__THE REQUEST__: Stop after the line with "return finish.material": repeat exactly every line before it, beginning with the first, and that line itself.

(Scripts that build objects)
______________________________

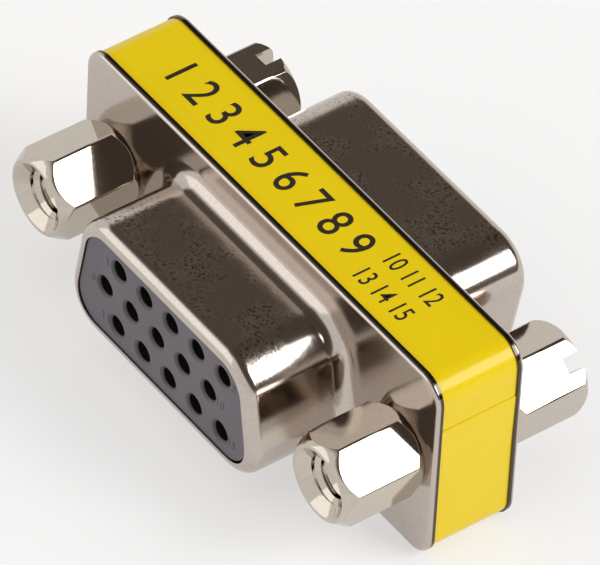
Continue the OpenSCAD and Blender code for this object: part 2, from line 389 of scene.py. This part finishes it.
def plated(name, tone, dull, rough, depth, scuffed_from, scuffed_to):
    """Bright nickel, pitted between two distances, and dark behind the flange's front: partly the duller cut edge,
    partly painted shade in the gap beside the label.
    """
    finish = Finish(name)
    at = finish.place()
    along, out = (
        finish.node("Math", {"operation": "ABSOLUTE"}, {0: finish.node("SeparateXYZ", {}, {0: at}, axis)})
        for axis in "XY"
    )
    patches = finish.band(finish.grain(2.2 * MM, 2, at), 0.38, 0.58)
    patches = patches * finish.band(out, scuffed_from, scuffed_from + MM)
    patches = patches * finish.band(out, scuffed_to, scuffed_to - 0.3 * MM) * finish.band(along, 8 * MM, 6 * MM)
    pits = finish.grain(0.2 * MM, 3, at)
    specks = finish.band(finish.grain(0.16 * MM, 2, at), 0.54, 0.62) * patches
    plate = finish.between(specks, finish.between(pits, dull, tone), srgb(130, 116, 103))
    finish.surface(
        # Less than 2.5 mm from the middle the plate is dark: partly the duller cut edge, partly painted shade on the
        # flange's back and in the gap beside the label
        Base_Color=finish.between(finish.band(out, 2.5 * MM, 2.58 * MM), srgb(84, 76, 70), plate),
        Metallic=1.0,
        Roughness=patches * 0.08 + pits * 0.04 + rough,
        Normal=finish.relief(pits * (patches * 0.85 + 0.15), depth),
    )
    return finish.material


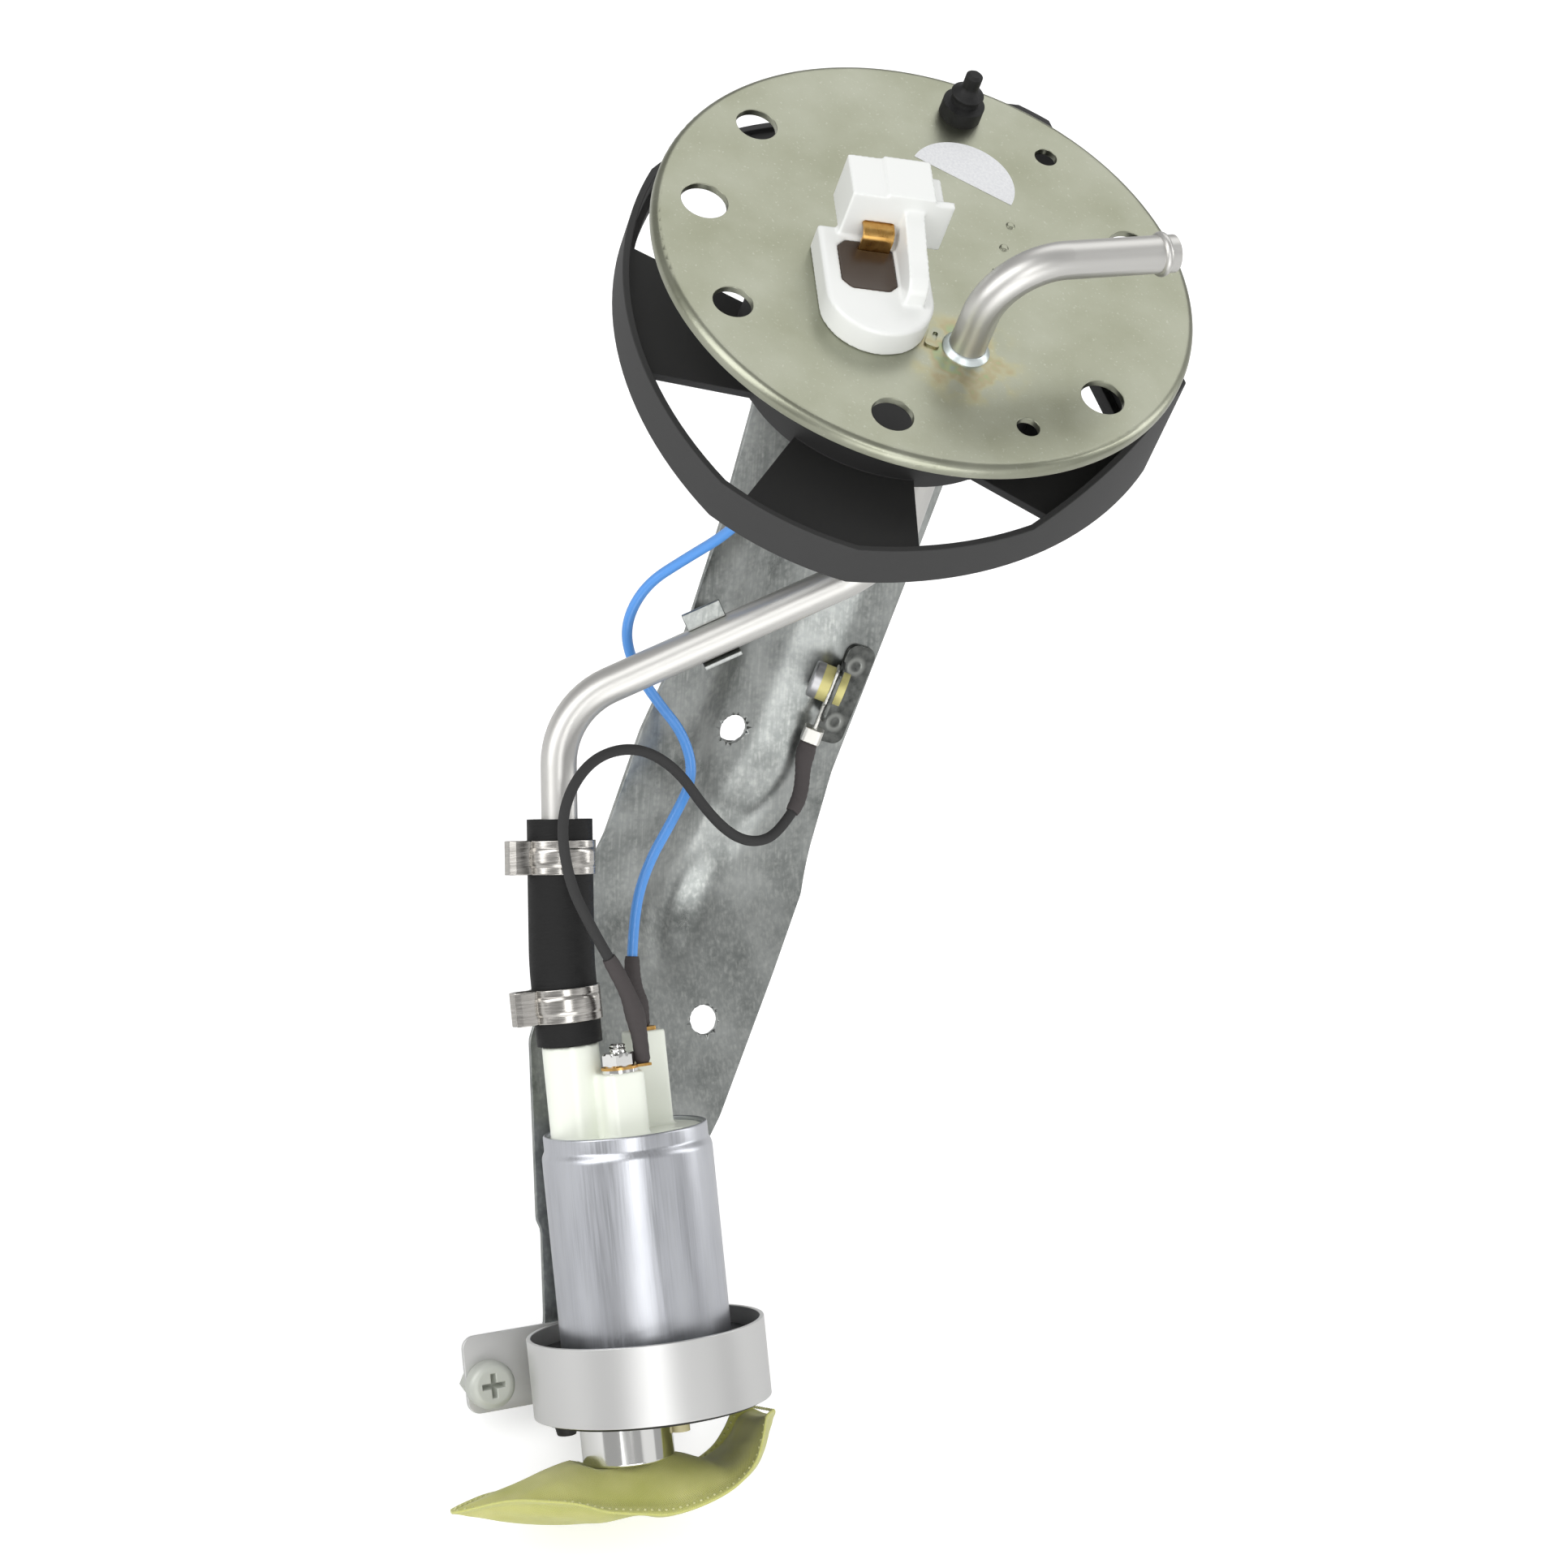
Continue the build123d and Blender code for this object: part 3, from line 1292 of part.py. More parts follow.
# Strap: hugs the cup, folds back into an ear on the left and hooks the bracket on the right
strap_inner_r = cup_r + seat_gap
strap_outer_r = strap_inner_r + strap_t
ear_front_v = bracket_front_v + strap_t + seat_gap
hook_w = strap_edge_w + seat_gap
hook_back_v = bracket_front_v - sheet_t - seat_gap
with BuildPart() as strap:
    with BuildSketch(hang.offset(strap_bottom)):
        Circle(strap_outer_r)
        Circle(strap_inner_r, mode=Mode.SUBTRACT)
        with Locations((-strap_outer_r, (hook_w + strap_t - strap_gap_left) / 2)):
            Rectangle(2 * strap_gap_depth, hook_w + strap_t + strap_gap_left, mode=Mode.SUBTRACT)
        with Locations((ear_front_v - strap_t / 2, (strap_ear_w + ear_start_w) / 2)):
            Rectangle(strap_t, ear_start_w - strap_ear_w)
        with Locations(((hook_start_v + hook_back_v - strap_t) / 2, hook_w + strap_t / 2)):
            Rectangle(hook_start_v - hook_back_v + strap_t, strap_t)
        with Locations((hook_back_v - strap_t / 2, hook_w - hook_lap / 2)):
            Rectangle(strap_t, hook_lap + 2 * strap_t)
    extrude(amount=strap_height)
    with BuildSketch(Plane(in_hang(0, screw_w, screw_u), x_dir=(0, 1, 0), z_dir=front)):
        Circle(screw_r + fit_gap)
    extrude(amount=-2 * cup_r, mode=Mode.SUBTRACT)
    ear_edges = strap.edges().filter_by(Axis(hang.origin, front)).sort_by(Axis.Y)
    fillet(ear_edges[:2], ear_corner)
finish(strap.part, "strap")

# Strap screw and the nut welded behind the bracket
screw_plane = Plane(in_hang(ear_front_v + seat_gap, screw_w, screw_u), x_dir=(0, 1, 0), z_dir=front)
nut_face_v = bracket_front_v - sheet_t - seat_gap
with BuildPart() as strap_screw:
    with BuildSketch(screw_plane):
        Circle(screw_head_r)
    extrude(amount=screw_head_height)
    fillet(strap_screw.edges().sort_by(Axis(screw_plane.origin, front))[-1], 1.8)
    with BuildSketch(screw_plane.offset(screw_head_height)):
        Rectangle(recess_width, recess_length)
        Rectangle(recess_length, recess_width)
    extrude(amount=-recess_depth, taper=12, mode=Mode.SUBTRACT)
    with BuildSketch(screw_plane):
        Circle(screw_r)
    extrude(amount=-(ear_front_v - nut_face_v + nut_t + screw_end))
finish(strap_screw.part, "strap_screw")

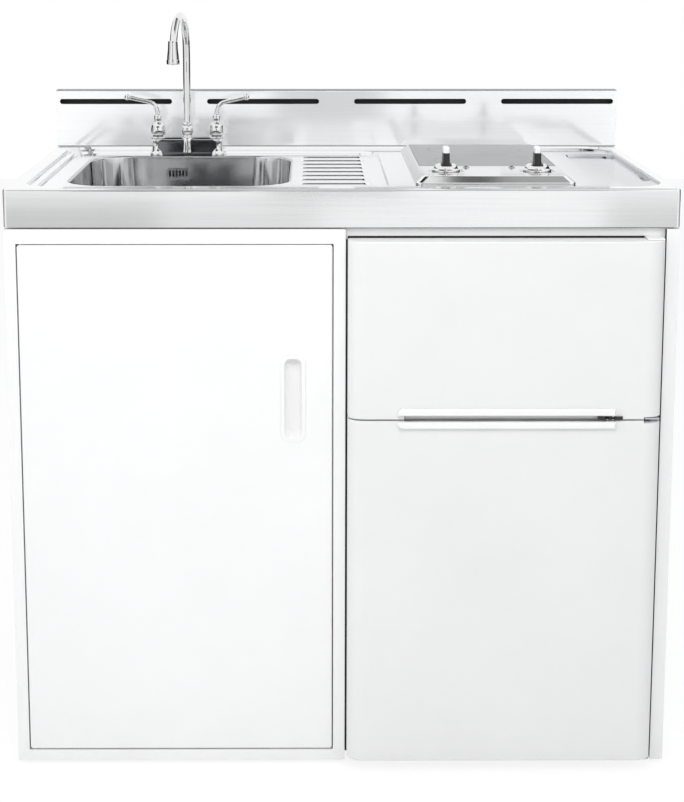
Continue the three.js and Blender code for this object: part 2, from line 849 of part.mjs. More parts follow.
// ---------------------------------------------------------------- hob
const hob = { x0: hobLeft, x1: hobRight, y0: hobFront, y1: hobBack, r: hobCornerRadius };
const glass = {
  x0: hobLeft + hobBevel + 1,
  x1: hobRight - hobBevel - 1,
  y0: hobFront + hobBevel + stripLength,
  y1: hobBack - hobBevel - 1,
  r: 3,
};
const hobX = (hobLeft + hobRight) / 2;
const glassZ = hobRise - glassThickness; // underside of the glass
const knobY = hobFront + hobBevel + knobFromFront;
const knobX = [hobX - knobSpread / 2, hobX + knobSpread / 2];
const lampX = [hobX - lampSpread / 2, hobX + lampSpread / 2];

function hobFrame() {
  const form = (g) => loft([
    ring(hob, -g, fieldZ + (g ? -past : gap), 2),
    ring(hob, -g, fieldZ + 3, 2),
    ring(hob, -g - hobBevel, hobRise - g, 2),
  ]);
  const foldY = glass.y0 - gap - hobSheet;
  const seatZ = glassZ - gap;
  const seat = join(
    block(hob.x0, hob.x1, foldY, hob.y1, seatZ - hobSheet, seatZ),
    block(hob.x0, hob.x1, foldY, foldY + hobSheet, seatZ - hobSheet, hobRise),
  ).intersect(form(0));
  const body = join(cut(form(0), form(hobSheet)), seat);
  const holes = [
    loft([ring(glass, gap, glassZ - gap, 1), ring(glass, gap, hobRise + past, 1)]),
    loft([ring(glass, -glassLedge, fieldZ - past, 1), ring(glass, -glassLedge, hobRise + past, 1)]),
    ...knobX.map((x) => rod(x, knobY, fieldZ, hobRise + past, shaftRadius + 2 * roundGap, 12)),
    ...lampX.map((x) => rod(x, knobY + lampBehindKnob, fieldZ, hobRise + past, lampStem + roundGap, 10)),
  ];
  return cut(body, ...holes);
}

const hobGlass = () => loft([
  ring(glass, 0, glassZ, 1),
  ring(glass, 0, hobRise - glassBevel, 1),
  ring(glass, -glassBevel, hobRise, 1),
]);

const panTop = fieldZ + gap + sheet;

/** The enamelled tray under the hob, hung by its flange on the edge of the cut-out. */
function hobPan() {
  const inset = -gap - roundGap;
  return cut(
    join(
      loft([ring(hobCut, inset, panTop - panDeep, 2), ring(hobCut, inset, panTop, 2)]),
      loft([ring(hobCut, panFlange, fieldZ + gap, 2), ring(hobCut, panFlange, panTop, 2)]),
    ),
    loft([
      ring(hobCut, inset - sheet, panTop - panDeep + sheet, 2),
      ring(hobCut, inset - sheet, panTop + past, 2),
    ]),
  );
}

/** A radiant element: an insulated dish with its stud, standing on the pan under the glass. */
function heatingElement() {
  const top = glassZ - hobSheet - 3 * gap;
  const foot = panTop - panDeep + sheet + gap;
  const r = elementRadius;
  return turned([
    [0, foot],
    [elementStud, foot],
    [elementStud, top - elementHeight],
    [r - 3, top - elementHeight],
    [r, top - elementHeight + 3],
    [r, top],
    [r - elementRim, top],
    [r - elementRim, top - elementWell],
    [0, top - elementWell],
  ], 16);
}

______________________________

__FULL SOLUTION__:
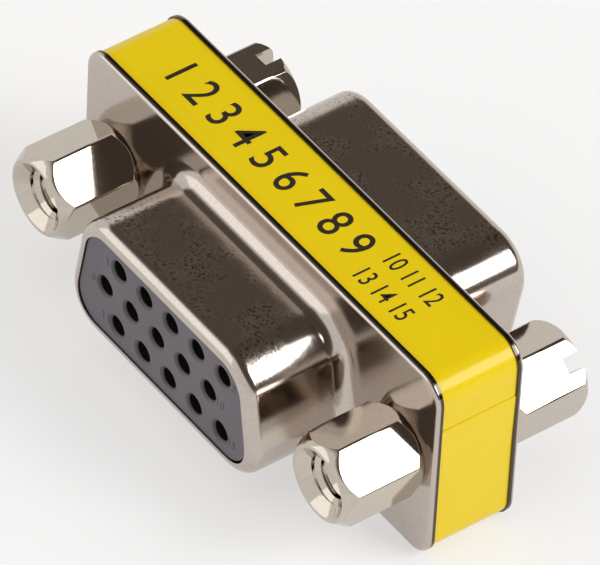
Continue the OpenSCAD and Blender code for this object: part 2, from line 389 of scene.py. This part finishes it.
def plated(name, tone, dull, rough, depth, scuffed_from, scuffed_to):
    """Bright nickel, pitted between two distances, and dark behind the flange's front: partly the duller cut edge,
    partly painted shade in the gap beside the label.
    """
    finish = Finish(name)
    at = finish.place()
    along, out = (
        finish.node("Math", {"operation": "ABSOLUTE"}, {0: finish.node("SeparateXYZ", {}, {0: at}, axis)})
        for axis in "XY"
    )
    patches = finish.band(finish.grain(2.2 * MM, 2, at), 0.38, 0.58)
    patches = patches * finish.band(out, scuffed_from, scuffed_from + MM)
    patches = patches * finish.band(out, scuffed_to, scuffed_to - 0.3 * MM) * finish.band(along, 8 * MM, 6 * MM)
    pits = finish.grain(0.2 * MM, 3, at)
    specks = finish.band(finish.grain(0.16 * MM, 2, at), 0.54, 0.62) * patches
    plate = finish.between(specks, finish.between(pits, dull, tone), srgb(130, 116, 103))
    finish.surface(
        # Less than 2.5 mm from the middle the plate is dark: partly the duller cut edge, partly painted shade on the
        # flange's back and in the gap beside the label
        Base_Color=finish.between(finish.band(out, 2.5 * MM, 2.58 * MM), srgb(84, 76, 70), plate),
        Metallic=1.0,
        Roughness=patches * 0.08 + pits * 0.04 + rough,
        Normal=finish.relief(pits * (patches * 0.85 + 0.15), depth),
    )
    return finish.material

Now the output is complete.